Copy out each line below exactly as it appears.

======

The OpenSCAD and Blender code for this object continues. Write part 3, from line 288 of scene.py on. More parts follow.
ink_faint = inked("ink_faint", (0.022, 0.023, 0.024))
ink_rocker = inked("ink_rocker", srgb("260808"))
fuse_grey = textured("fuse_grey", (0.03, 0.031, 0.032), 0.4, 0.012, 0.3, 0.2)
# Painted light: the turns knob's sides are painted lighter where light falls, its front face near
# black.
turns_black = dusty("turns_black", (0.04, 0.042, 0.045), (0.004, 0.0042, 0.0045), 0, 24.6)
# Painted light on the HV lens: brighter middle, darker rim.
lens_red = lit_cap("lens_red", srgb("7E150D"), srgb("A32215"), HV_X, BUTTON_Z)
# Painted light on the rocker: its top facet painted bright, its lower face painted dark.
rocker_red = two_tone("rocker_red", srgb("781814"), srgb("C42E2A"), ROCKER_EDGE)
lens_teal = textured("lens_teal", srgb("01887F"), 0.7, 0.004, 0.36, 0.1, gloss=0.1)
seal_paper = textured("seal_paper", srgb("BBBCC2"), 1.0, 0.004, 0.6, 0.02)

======

Answer for this exercise:
The OpenSCAD and Blender code for this object continues. Write part 3, from line 288 of scene.py on. More parts follow.
ink_faint = inked("ink_faint", (0.022, 0.023, 0.024))
ink_rocker = inked("ink_rocker", srgb("260808"))
fuse_grey = textured("fuse_grey", (0.03, 0.031, 0.032), 0.4, 0.012, 0.3, 0.2)
# Painted light: the turns knob's sides are painted lighter where light falls, its front face near
# black.
turns_black = dusty("turns_black", (0.04, 0.042, 0.045), (0.004, 0.0042, 0.0045), 0, 24.6)
# Painted light on the HV lens: brighter middle, darker rim.
lens_red = lit_cap("lens_red", srgb("7E150D"), srgb("A32215"), HV_X, BUTTON_Z)
# Painted light on the rocker: its top facet painted bright, its lower face painted dark.
rocker_red = two_tone("rocker_red", srgb("781814"), srgb("C42E2A"), ROCKER_EDGE)
lens_teal = textured("lens_teal", srgb("01887F"), 0.7, 0.004, 0.36, 0.1, gloss=0.1)
seal_paper = textured("seal_paper", srgb("BBBCC2"), 1.0, 0.004, 0.6, 0.02)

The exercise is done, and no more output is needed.